Título: Crianças morrem sem comida e higiene
Autor: Weber, Demétrio
Fonte: O Globo, 11/12/2006, O País, p. 3

Periferias de Salvador e Teresina são exemplo de condições que levam à mortalidade

SALVADOR E TERESINA. Não é difícil encontrar, no Brasil, exemplos da pesquisa do Unicef, segundo a qual o país piorou no ranking da mortalidade infantil: crianças que morrem por falta de acesso a nutrição, saneamento, água potável e sistema de saúde. Aos seis meses de idade, a neta mais nova da dona-de-casa Maria do Socorro Silva, de 48 anos, ainda não tinha se alimentado às 11h de ontem. A família de nove pessoas, quatro delas crianças, vive de forma quase indigente, no bairro pobre e violento de Fazenda Coutos, na periferia de Salvador. Alimentam-se do que compram com recursos de programas sociais, que acabam logo no início do mês. Contam com a ajuda de vizinhos, também pobres, e com o que o marido de dona Maria arranja como catador de lixo. No sábado, as crianças dormiram sem qualquer alimentação. Para o almoço de ontem, dona Maria tinha apenas algumas batatas.

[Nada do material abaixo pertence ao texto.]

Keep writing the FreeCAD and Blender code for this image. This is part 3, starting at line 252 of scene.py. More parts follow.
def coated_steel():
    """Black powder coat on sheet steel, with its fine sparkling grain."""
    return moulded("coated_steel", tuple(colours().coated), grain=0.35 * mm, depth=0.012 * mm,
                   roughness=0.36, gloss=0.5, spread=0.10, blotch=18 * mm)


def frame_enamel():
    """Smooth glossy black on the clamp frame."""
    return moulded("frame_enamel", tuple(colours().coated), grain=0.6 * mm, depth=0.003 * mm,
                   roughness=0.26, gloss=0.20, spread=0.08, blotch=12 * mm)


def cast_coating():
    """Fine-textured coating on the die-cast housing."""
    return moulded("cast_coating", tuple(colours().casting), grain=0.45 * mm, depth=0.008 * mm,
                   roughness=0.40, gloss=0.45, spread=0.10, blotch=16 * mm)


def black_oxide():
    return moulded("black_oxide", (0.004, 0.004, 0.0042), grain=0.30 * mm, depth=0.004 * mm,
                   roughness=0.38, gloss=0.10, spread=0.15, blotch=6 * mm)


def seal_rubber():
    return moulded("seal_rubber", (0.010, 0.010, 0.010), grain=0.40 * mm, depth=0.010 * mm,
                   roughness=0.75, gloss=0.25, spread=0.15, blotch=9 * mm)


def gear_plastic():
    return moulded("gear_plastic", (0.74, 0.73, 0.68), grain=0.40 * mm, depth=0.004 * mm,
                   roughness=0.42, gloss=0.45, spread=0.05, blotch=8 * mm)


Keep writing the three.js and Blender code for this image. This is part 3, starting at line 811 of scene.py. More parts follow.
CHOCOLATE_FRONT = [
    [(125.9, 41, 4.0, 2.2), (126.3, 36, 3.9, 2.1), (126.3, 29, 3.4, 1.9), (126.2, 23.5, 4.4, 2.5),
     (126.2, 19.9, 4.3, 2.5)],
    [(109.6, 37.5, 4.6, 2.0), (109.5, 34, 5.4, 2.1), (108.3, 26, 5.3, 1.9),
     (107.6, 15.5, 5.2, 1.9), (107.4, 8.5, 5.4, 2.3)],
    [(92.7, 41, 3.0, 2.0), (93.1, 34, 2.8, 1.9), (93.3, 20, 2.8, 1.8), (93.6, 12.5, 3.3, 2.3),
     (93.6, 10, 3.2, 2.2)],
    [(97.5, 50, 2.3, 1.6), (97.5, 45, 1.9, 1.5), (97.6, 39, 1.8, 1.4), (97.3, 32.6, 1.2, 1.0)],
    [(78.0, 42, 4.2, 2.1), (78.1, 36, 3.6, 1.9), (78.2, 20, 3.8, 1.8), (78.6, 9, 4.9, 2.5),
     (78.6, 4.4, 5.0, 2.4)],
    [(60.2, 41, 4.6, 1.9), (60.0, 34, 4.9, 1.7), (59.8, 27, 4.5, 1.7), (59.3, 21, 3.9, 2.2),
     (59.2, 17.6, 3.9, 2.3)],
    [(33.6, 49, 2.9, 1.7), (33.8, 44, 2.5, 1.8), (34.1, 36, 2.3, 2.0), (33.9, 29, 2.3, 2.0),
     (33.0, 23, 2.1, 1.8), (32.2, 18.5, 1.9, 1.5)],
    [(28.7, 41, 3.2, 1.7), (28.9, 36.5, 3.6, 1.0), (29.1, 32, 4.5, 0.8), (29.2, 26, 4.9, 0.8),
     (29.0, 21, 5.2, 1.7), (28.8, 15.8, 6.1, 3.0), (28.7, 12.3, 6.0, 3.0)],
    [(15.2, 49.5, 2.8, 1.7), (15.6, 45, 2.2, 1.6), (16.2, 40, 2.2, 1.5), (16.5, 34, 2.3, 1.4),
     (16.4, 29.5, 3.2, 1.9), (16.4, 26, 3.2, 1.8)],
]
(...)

¿ Tem dias em que as crianças choram de fome e não temos o que dar. Várias vezes meu neto Wesley, de três anos, já desmaiou de fome. Só nós e Deus sabemos o que passamos. Às vezes, para enganar a fome deles, a gente compra geladinho (sacolé) fiado na vizinha, cada um custa R$0,15. Nós, adultos, nos viramos de qualquer jeito ¿ diz.

Há pouco mais de dois anos, dona Maria perdeu dois netos, de três e cinco anos, não propriamente em razão da fome, mas intoxicados por comida misturada com bicarbonato de sódio, que o marido dela tinha catado no lixo de uma indústria. Ele é analfabeto, como a mulher, e ainda apresenta sintomas de alcoolismo. Ao encontrar a comida e o produto parecido com sal, levou pra casa, como faz sempre que se depara com qualquer alimento, que no seu entendimento, encontre-se em bom estado.

¿ A menina era clarinha, ficou mais escura que o carvão, a senhora precisava ver que situação. Logo depois de comer ela começou a passar mal ¿ lembra a avó.

Lixo e vaso sanitário a céu aberto

Sem recursos para pagar o transporte, a mãe das crianças, Ana Patrícia Ferreira, de 30 anos, caminhou alguns quilômetros a pé para levar os filhos ao hospital, onde já chegaram praticamente mortos. Três outras crianças da família foram hospitalizadas:

¿ Fazer o quê, não podemos dispensar comida. Como a gente ia saber que era veneno?

Sem recursos, dona Maria conta que doenças como diarréia, febre e sarampo, que não lhe parecem tão graves, são tratadas em casa:

¿ A gente não tem dinheiro para ir ao médico e, se for, não vai poder comprar os remédios.

No Piauí, a estudante Patrícia Ramos da Silva não gosta de falar sobre o que aconteceu no dia 1º de setembro deste ano, quando seu filho Felipe Ramos da Silva, de 1 ano e 22 dias, morreu num hospital público de Teresina com insuficiência respiratória, após ter sido levado para atendimento no pronto-socorro do Hospital Getúlio Vargas (HGV), com forte gripe, vômitos e diarréia. Ela conta que a pediatra deu apenas soro e achou que era suficiente. Depois, seu filho foi transferido para um hospital municipal na periferia de Teresina, porque o pronto-socorro estava lotado de crianças na mesma situação:

¿ A cabeça e o pé estavam furados, porque os médicos estavam procurando veias para dar o soro. Puxei a luvinha e a mão estava completamente roxa. Ele estava morrendo ¿ recorda Patrícia.

Não é preciso ser médico para avaliar que vômitos e diarréia estão relacionados ao lugar onde Patrícia mora. A água da fossa do banheiro da casa de taipa, no Parque Esplanada, na periferia de Teresina, escorre pelo quintal, misturando-se à água usada para lavar roupas. Ao lado, existe um buraco onde os vizinhos jogam lixo, inclusive fezes em sacos plásticos, e um vaso sanitário a céu aberto.

O presidente da Associação de Moradores do Parque Esplanada, Carlos Vinicius Soares, afirma que na favela, que ele chama de vila, moram 172 famílias, todas sem saneamento.